The very elaborate concept behind Imaginos was at least partly inspired by HP Lovecraft’s Cthulhu Mythos, and crafted in order to provide an ‘alternative’ explanation for the onset of World War One. The titular character is a ‘modified child’ with supernatural abilities, whose story is told (though not in chronological order) in the nine songs on the album, and foreshadowed on two songs featured on 1974’s Secret Treaties – “Subhuman” and “Astronomy”. Both appear on Imaginos, the latter with a different musical arrangement (in my view inferior to the original, and way too ‘Eighties’ for my tastes), the former rewritten as “Blue Oyster Cult”.
Such an intriguing, grandiose concept needed to be implemented accordingly. Therefore, the five members of the band brought on board a number of other musicians, including the ‘Guitar Orchestra of the State of Imaginos’, an impressive array of lead guitarists that included The Doors’ Robbie Krieger (who had already guested on BOC’s “ET Live”), and six-string wizard Joe Satriani. The result is a rich, majestic sound that fits the storyline like a glove, immediately noticeable from the first strains of opener “I Am the One You Warned Me Of,” which sets things off with a bang. In comparison to the somewhat limp-wristed nature of the band’s previous two efforts, The Revolution by Night and Club Ninja, an exhilarating sense of energy can be clearly perceived here. Even the more accessible numbers, like the sax-driven title-track, which closes the album on a somewhat cheerful note, in spite of its rather disturbing lyrics, or the even more upbeat “Del Rio’s Song” (possibly the album’s weakest link) seem to barge in with an assertiveness approached by none of the compositions appearing on either of the above-mentioned releases.
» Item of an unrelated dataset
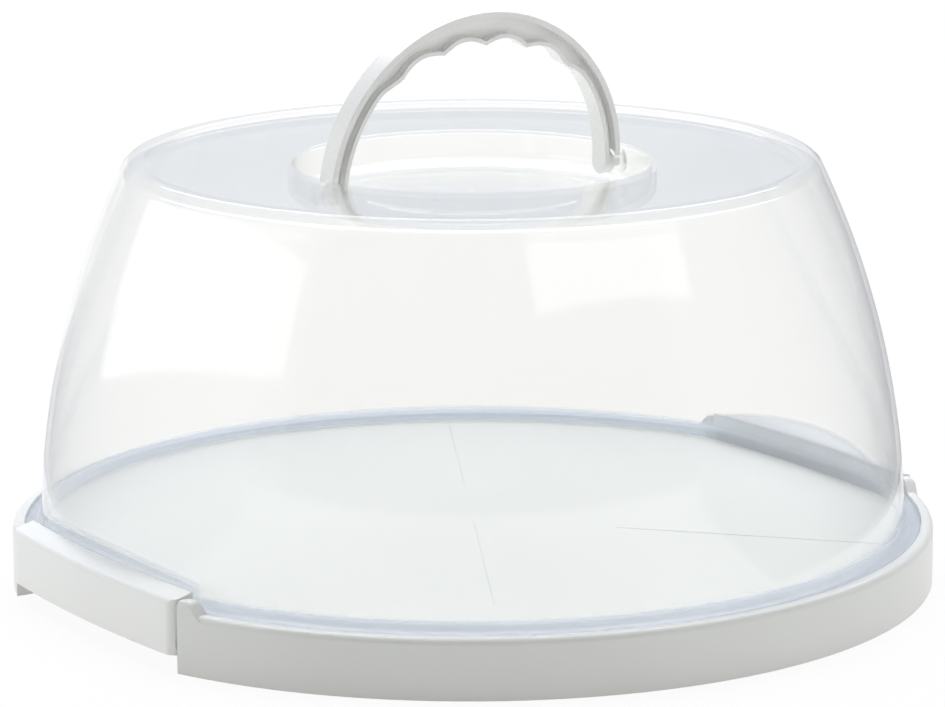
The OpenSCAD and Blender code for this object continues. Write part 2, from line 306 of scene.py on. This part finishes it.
def make_cards():
    """The grey studio around the table."""
    grey_card("front_card", "#939394", -50, 60, 3, 62)
    grey_card("right_card", "#B4B5B9", 60, 140, None, 62)
    grey_card("back_right_card", "#C4C5C9", 140, 172, None, 62)
    grey_card("back_card", "#D6DAE1", 172, 196, 6, 62)
    grey_card("left_card", "#DADADD", 212, 300, None, 62)
    grey_card("back_left_card", "#DADADD", 196, 212, 6, 62)
    grey_card("front_left_card", "#C0C0C2", 300, 310, 3, 62)


def soft_box(name, centre, along, width, height, radiance, colour="#FFFFFF"):
    """A rectangular soft box at centre that faces the object, its width along the given
    direction."""
    lamp = bpy.data.lights.new(name, "AREA")
    lamp.shape = "RECTANGLE"
    lamp.size = width
    lamp.size_y = height
    lamp.energy = radiance * width * height * math.pi
    lamp.color = linear(colour)[:3]
    box = new_object(name, lamp)
    back = Vector(centre).normalized()
    side = Vector(along)
    side = (side - back * side.dot(back)).normalized()
    upward = back.cross(side)
    turn = Matrix((side, upward, back)).transposed().to_4x4()
    box.matrix_world = Matrix.Translation(centre) @ turn
    return box


# Shapes

def lathe(name, outline, steps, radius_at=None, thick_at=None):
    """A closed body turned about Z. The outline runs from the axis back to the axis, as radius,
    height and kind in millimetres. radius_at may change a point's radius at an angle, and
    thick_at says how thick the plastic is there, from 0 to 1."""
    places = []
    for step in range(steps):
        turn = 2 * math.pi * step / steps
        for radius, height, kind in outline[1:-1]:
            r = radius_at(radius, height, kind, turn) if radius_at else radius
            places.append((r * math.cos(turn) / 1000, r * math.sin(turn) / 1000, height / 1000))
    count = len(outline) - 2
    first, last = len(places), len(places) + 1
    places += [(0, 0, outline[0][1] / 1000), (0, 0, outline[-1][1] / 1000)]
    faces = []
    for step in range(steps):
        here = step * count
        there = (step + 1) % steps * count
        faces.append((first, here, there))
        for i in range(count - 1):
            faces.append((here + i, here + i + 1, there + i + 1, there + i))
        faces.append((here + count - 1, last, there + count - 1))
    mesh = bpy.data.meshes.new(name)
    mesh.from_pydata(places, [], faces)
    mesh.polygons.foreach_set("use_smooth", [True] * len(mesh.polygons))
    turn_faces_out(mesh)
    if thick_at:
        values = [thick_at(p[0] * 1000, p[1] * 1000, p[2] * 1000, outline[1 + i % count][2])
                  for i, p in enumerate(places[:steps * count])] + [0.0, 0.0]
        mesh.attributes.new("thick", "FLOAT", "POINT").data.foreach_set("value", values)
    return new_object(name, mesh)


def arc(centre_r, centre_z, radius, first, last, kind="", steps=6):
    """Points of a rounding, from one angle in degrees to another."""
    points = []
    for i in range(steps + 1):
        a = math.radians(first + (last - first) * i / steps)
        points.append((centre_r + radius * math.cos(a), centre_z + radius * math.sin(a), kind))
    return points


def rise(kind, radius_of, low, high, steps):
    """Points up or down a wall whose radius follows its height."""
    heights = [low + (high - low) * i / steps for i in range(steps + 1)]
    return [(radius_of(z), z, kind) for z in heights]


# Lid

def wall_r(z):
    """Outer radius of the lid's bulging wall at a height."""
    return WALL_FOOT_R - BULGE_R + math.sqrt(BULGE_R ** 2 - (z - BULGE_Z) ** 2)


def inner_r(z):
    """Inner radius of the lid's wall at a height."""
    return wall_r(z) - WALL_T


def bow_r(rho, turn):
    """Radius about the lid's axis of a bow in front of the nearer clip."""
    side = math.sin(turn)
    return BOW_X * abs(math.cos(turn)) + math.sqrt(rho ** 2 - (BOW_X * side) ** 2)


def soft_least(a, b, blend):
    """The smaller of two radii, with the edge between them rounded."""
    near = max(blend - abs(a - b), 0) / blend
    return min(a, b) - near ** 2 * blend / 4


def pocket_rho(z, roof):
    """The bow of a pocket's face at a height: upright, then sloping outwards as its roof."""
    above = z - roof
    soft = 0.6
    past = (above + math.sqrt(above ** 2 + soft ** 2)) / 2
    return past / math.tan(math.radians(POCKET_SLOPE))


def lid_radius(radius, z, kind, turn):
    """A point's radius on the lid, where the two pockets and the flange's cuts change it."""
    if kind == "outside":
        rho = POCKET_RHO + pocket_rho(z, LIP_Z)
        return soft_least(radius, bow_r(rho, turn), POCKET_EDGE)
    if kind == "foot":
        wall = lid_radius(wall_r(z), z, "outside", turn)
        edge = min(FLANGE_R, bow_r(FLANGE_RHO, turn))
        fillet = min(FOOT_FILLET, FILLET_SHARE * (edge - wall))
        return wall + radius * fillet
    if kind == "flange":
        wall = lid_radius(wall_r(FLANGE_TOP), FLANGE_TOP, "outside", turn)
        edge = soft_least(FLANGE_R, bow_r(FLANGE_RHO, turn), FLANGE_CORNER)
        fillet = min(FOOT_FILLET, FILLET_SHARE * (edge - wall))
        return wall + fillet + radius * (edge - wall - fillet)
    if kind == "flange_edge":
        return soft_least(FLANGE_R, bow_r(FLANGE_RHO, turn), FLANGE_CORNER) + radius
    if kind == "inside":
        rho = POCKET_RHO - WALL_T + pocket_rho(z, LIP_Z + INNER_ROOF_RISE)
        return soft_least(radius, bow_r(rho, turn), POCKET_EDGE)
    return radius


def lid_thickness(x, y, z, kind):
    """How thick the lid's plastic is at a point, from 0 on the wall to 1 in the foot."""
    if kind in ("foot", "flange", "flange_edge"):
        return 1.0
    if kind not in ("outside", "inside"):
        return 0.0
    foot = min(max((FLANGE_TOP + FOOT_FILLET + 0.4 - z) / 0.5, 0), 1)
    plain_r = wall_r(z) - (WALL_T if kind == "inside" else 0)
    sunk = min(max((plain_r - math.hypot(x, y) - 0.2) / 1.0, 0), 1)
    return max(foot, 0.75 * sunk)


def lid_outline():
    """The lid's section: the well's floor, up and over the rim, down outside, and back up inside."""
    edge_r = wall_r(LID_TOP)
    wall_top = LID_TOP - TOP_ROUND
    rim_in = edge_r - RIM_W
    roof = FLAT_TOP - WALL_T
    corner = 3.0
    well_out = WELL_R + WALL_T
    well_under = WELL_FLOOR - WALL_T
    mouth = 0.7
    # mark of the gate through which the lid was filled
    gate = [(0, STEP_TOP + 0.8, ""), (0.6, STEP_TOP + 0.8, ""), (1.0, STEP_TOP + 0.7, ""),
            (1.2, STEP_TOP + 0.4, ""), (1.3, STEP_TOP, ""), (1.8, STEP_TOP, "")]
    floor = [(STEP_R - 1.0, STEP_TOP, ""), (STEP_R - 0.2, STEP_TOP, ""), (STEP_R, STEP_TOP - 0.06, ""),
             (STEP_R + 0.74, WELL_FLOOR + 0.06, ""), (STEP_R + 0.94, WELL_FLOOR, ""),
             (STEP_R + 1.7, WELL_FLOOR, ""), (WELL_R - WELL_ROUND - 0.5, WELL_FLOOR, "")]
    well = (arc(WELL_R - WELL_ROUND, WELL_FLOOR + WELL_ROUND, WELL_ROUND, -90, 0)
            + [(WELL_R, FLAT_TOP - mouth - 0.4, "")]
            + arc(WELL_R + mouth, FLAT_TOP - mouth, mouth, 180, 90, steps=5)
            + [(WELL_R + mouth + 0.5, FLAT_TOP, "")])
    rim = ([(rim_in - 1.3, FLAT_TOP, "")]
           + arc(rim_in - 0.6, FLAT_TOP + 0.6, 0.6, -90, 0, steps=4)
           + arc(rim_in + 1.0, LID_TOP - 1.0, 1.0, 180, 90, steps=6)
           + [(rim_in + 1.4, LID_TOP, ""), (edge_r - TOP_ROUND - 0.4, LID_TOP, "")]
           + arc(edge_r - TOP_ROUND, wall_top, TOP_ROUND, 90, 22, steps=8))
    outside = (rise("outside", wall_r, wall_top, 40, 44)
               + rise("outside", wall_r, 39.4, FLANGE_TOP + 3.6, 26))
    foot = []
    for a in (10, 20, 30, 40, 50, 60, 70, 80, 87):
        slope = math.radians(a)
        foot.append((1 - math.cos(slope), FLANGE_TOP + FOOT_FILLET * (1 - math.sin(slope)), "foot"))
    flange = ([(k, FLANGE_TOP, "flange") for k in (0.05, 0.5)]
              + [(-0.5, FLANGE_TOP, "flange_edge"), (-0.15, FLANGE_TOP - 0.1, "flange_edge"),
                 (0.0, FLANGE_TOP - 0.45, "flange_edge"), (0.0, FLANGE_Z + 0.4, "flange_edge"),
                 (-0.1, FLANGE_Z + 0.1, "flange_edge"), (-0.4, FLANGE_Z, "flange_edge"),
                 (-3.0, FLANGE_Z, "flange_edge")])
    mouth_r = inner_r(FLANGE_Z)
    inside = ([(mouth_r + 0.4, FLANGE_Z, "inside"), (mouth_r + 0.1, FLANGE_Z + 0.1, "inside"),
               (mouth_r, FLANGE_Z + 0.4, "inside")]
              + rise("inside", inner_r, FLANGE_Z + 0.8, 40, 28)
              + rise("inside", inner_r, 42.5, roof - corner, 36))
    under = (arc(inner_r(roof - corner) - corner, roof - corner, corner, 12, 90)
             + [(well_out + 1.0, roof, ""), (well_out + 0.3, roof, ""), (well_out, roof - 0.3, ""),
                (well_out, roof - 0.8, "")]
             + arc(well_out - WELL_ROUND, well_under + WELL_ROUND, WELL_ROUND, 0, -90)
             + [(well_out - WELL_ROUND - 0.5, well_under, ""), (1.0, well_under, ""), (0, well_under, "")])
    return gate + floor + well + rim + outside + foot + flange + inside + under


def make_lid(material):
    """The clear lid: one moulded shell and the two bosses that hold the handle's pins."""
    shell = lathe("lid_shell", lid_outline(), LID_STEPS, lid_radius, lid_thickness)
    shell.data.materials.append(material)
    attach(shell, "lid")
    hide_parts("lid")
    for side, turn in (("right", 90), ("left", -90)):
        depth = WELL_R - BOSS_FACE
        # the outline runs along the boss's own axis, with its face at the far end
        outline = [(0, 1.0, ""), (HOLE_R - 0.1, 1.0, ""), (HOLE_R, 1.1, ""), (HOLE_R, depth - 0.3, ""),
                   (HOLE_R + 0.3, depth, ""), (BOSS_R - 0.5, depth, ""), (BOSS_R - 0.15, depth - 0.15, ""),
                   (BOSS_R, depth - 0.5, ""), (BOSS_R, 0.3, ""), (BOSS_R, 0, ""), (0, 0, "")]
        boss = lathe("lid_boss_" + side, outline, 48)
        boss.data.transform(Matrix.Translation((math.copysign(WELL_R / 1000, turn), 0, PIVOT_Z / 1000))
                            @ Matrix.Rotation(math.radians(-turn), 4, "Y"))
        boss.data.materials.append(material)
        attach(boss, "lid")


# Plate

def mould_line(name, bearing, first_r, last_r, material):
    """A fine ridge across the plate, where two parts of the mould met, with its ends run out."""
    half_foot = 0.4
    half_top = 0.15
    height = 0.22
    sunk = -0.1
    end = 4
    places = []
    for r, lift in ((first_r, 0.0), (first_r + end, height), (last_r - end, height), (last_r, 0.0)):
        for side, z in ((-half_foot, sunk), (-half_top, lift), (half_top, lift), (half_foot, sunk)):
            places.append((r / 1000, side / 1000, (PLATE_TOP + z) / 1000))
    quads = [(4 * i + k, 4 * i + (k + 1) % 4, 4 * i + 4 + (k + 1) % 4, 4 * i + 4 + k)
             for i in range(3) for k in range(4)]
    mesh = bpy.data.meshes.new(name)
    mesh.from_pydata(places, [], quads + [(0, 3, 2, 1), (12, 13, 14, 15)])
    mesh.transform(Matrix.Rotation(math.radians(bearing), 4, "Z"))
    turn_faces_out(mesh)
    line = new_object(name, mesh)
    mesh.materials.append(material)
    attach(line, "tray")


# Lamps, floor and camera

def make_lamps():
    """The soft boxes, placed where their reflections on the lid show them to be, and a broad
    panel on either side."""
    soft_box("left_soft_box", (-1.275, 0.797, 0.546), (-0.494, -0.829, 0.262), 2.12, 0.49,
             LEFT_BOX_RADIANCE)
    soft_box("right_soft_box", (0.264, -1.284, 0.918), (0.781, -0.516, 0.352), 1.27, 0.32,
             RIGHT_BOX_RADIANCE)
    soft_box("top_soft_box", (0.50, 0.77, 1.85), (0.84, -0.54, 0), 2.4, 2.4,
             TOP_BOX_RADIANCE, "#F3F6FF")
    for name, bearing, radiance in (("left_side_panel", -85, LEFT_PANEL_RADIANCE),
                                    ("right_side_panel", 62, RIGHT_PANEL_RADIANCE)):
        around = math.radians(VIEW_AZIMUTH + bearing)
        place = (PANEL_DISTANCE * math.sin(around), -PANEL_DISTANCE * math.cos(around), PANEL_HEIGHT)
        panel = soft_box(name, place, (math.cos(around), math.sin(around), 0), 2.4, 1.8, radiance)
        # the cards already give what the lid mirrors on these sides
        panel.visible_glossy = False


def make_floor():
    """A wide floor on which the tray stands."""
    mesh = bpy.data.meshes.new("floor")
    half = 9
    corners = [(-half, -half, 0), (half, -half, 0), (half, half, 0), (-half, half, 0)]
    mesh.from_pydata(corners, [], [(0, 1, 2, 3)])
    floor = new_object("floor", mesh)
    mesh.materials.append(white_floor())


def make_camera():
    """The camera, which looks down at the object's axis."""
    lens = bpy.data.cameras.new("camera")
    lens.lens = VIEW_LENS
    lens.sensor_fit = "HORIZONTAL"
    lens.sensor_width = SENSOR_WIDTH
    lens.clip_end = 50
    camera = new_object("camera", lens)
    around = math.radians(VIEW_AZIMUTH)
    place = Vector((math.sin(around) * VIEW_DISTANCE, -math.cos(around) * VIEW_DISTANCE, VIEW_HEIGHT))
    turn = (Matrix.Rotation(around, 4, "Z")
            @ Matrix.Rotation(math.radians(90 - VIEW_PITCH), 4, "X")
            @ Matrix.Rotation(math.radians(VIEW_ROLL), 4, "Z"))
    camera.matrix_world = Matrix.Translation(place) @ turn
    bpy.context.scene.camera = camera


# Build

make_camera()
make_world()
make_lamps()
make_cards()
make_floor()

# One white polypropylene in three copies. The clips and handle are painted lighter and the tray darker.
# This is partly the mouldings' own whiteness and partly painted light and shade for how brightly each part
# is lit.
white = moulded_polypropylene("tray_polypropylene_painted_darker", "#EBECE7", "#E6E7E2", 0.32)
clip_white_painted_lighter = moulded_polypropylene("clip_polypropylene_painted_lighter", "#F5F6F2", "#F1F2EE", 0.3)
handle_white_painted_lighter = moulded_polypropylene("handle_polypropylene_painted_lighter", "#F8F8F5", "#F4F4F1", 0.28)
clear = clear_polypropylene()
for name, material in (("tray", white), ("clip_left", clip_white_painted_lighter), ("clip_right", clip_white_painted_lighter),
                       ("handle", handle_white_painted_lighter)):
    nodes[name].data.materials[0] = material
make_lid(clear)
for name, bearing, first_r, last_r in MOULD_LINES:
    mould_line("plate_line_" + name, bearing, first_r, last_r, white)

bpy.context.scene.view_settings.view_transform = "Standard"
# a line of sight may pass through many of the lid's thin walls
bpy.context.scene.cycles.transparent_max_bounces = 32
Vocalist Eric Bloom – one of the most distinctive (and underrated) voices in rock – is at the top of his game, belting out the obscure lyrics with self-assured forcefulness. On the rousing “The Siege and Investiture of Baron von Frankenstein’s Castle at Weisseria”, though, Bloom is replaced by guest singer Joey Cerisano; the song climaxes with a haunting chorus of “World without end”, and Joe Satriani’s blistering solo makes it even more memorable. Buck Dharma’s well-mannered voice does the honours on “Les Invisibles” – though the song itself is anything but reassuring, with its sinister synth effects and guitar work, and its insistent, almost obsessive repetition of the word ‘seven’; while “In the Presence of Another World” is a dark-hued mid-tempo, almost ballady at times, with a thundering, yet oddly catchy chorus stating that “Your master is a monster”.
The true highpoint of the album, however, comes in the second half, with the double whammy of “Magna of Illusion” and “Blue Oyster Cult”. The former, named after the mysterious obsidian mirror that Desdinova (the new name given to Imaginos by his rescuers, the human servants of ‘the Invisible Ones’) finds in a jungle in the Yucatan, and which, kept for twenty years in his attic, poisons the minds of European leaders before the outbreak of WWI, is a triumphal, keyboard- and guitar-laden march related from the point of view of the protagonist’s granddaughter. “Blue Oyster Cult”, on the other hand, is as creepily addictive as its earlier version, “Subhuman”, with an anthemic close celebrating the occult nature of the band’s name as originally conceived by Sandy Pearlman.
Many BOC albums boast outstanding cover artwork, and Imaginos is no exception – the über-Gothic Victorian mansion (a San Francisco landmark burned to the ground in 1907) poised on a cliff on the background of a stormy sky aptly conveying the sense of mystery and menace implicit in the whole story. At any rate, despite its Eighties-style production (rather evident, for instance, in the drum sound), this is an album of epic proportions that will appeal to both hard rock and progressive rock fans – a much-needed reminder of the greatness and unique approach of this seminal band.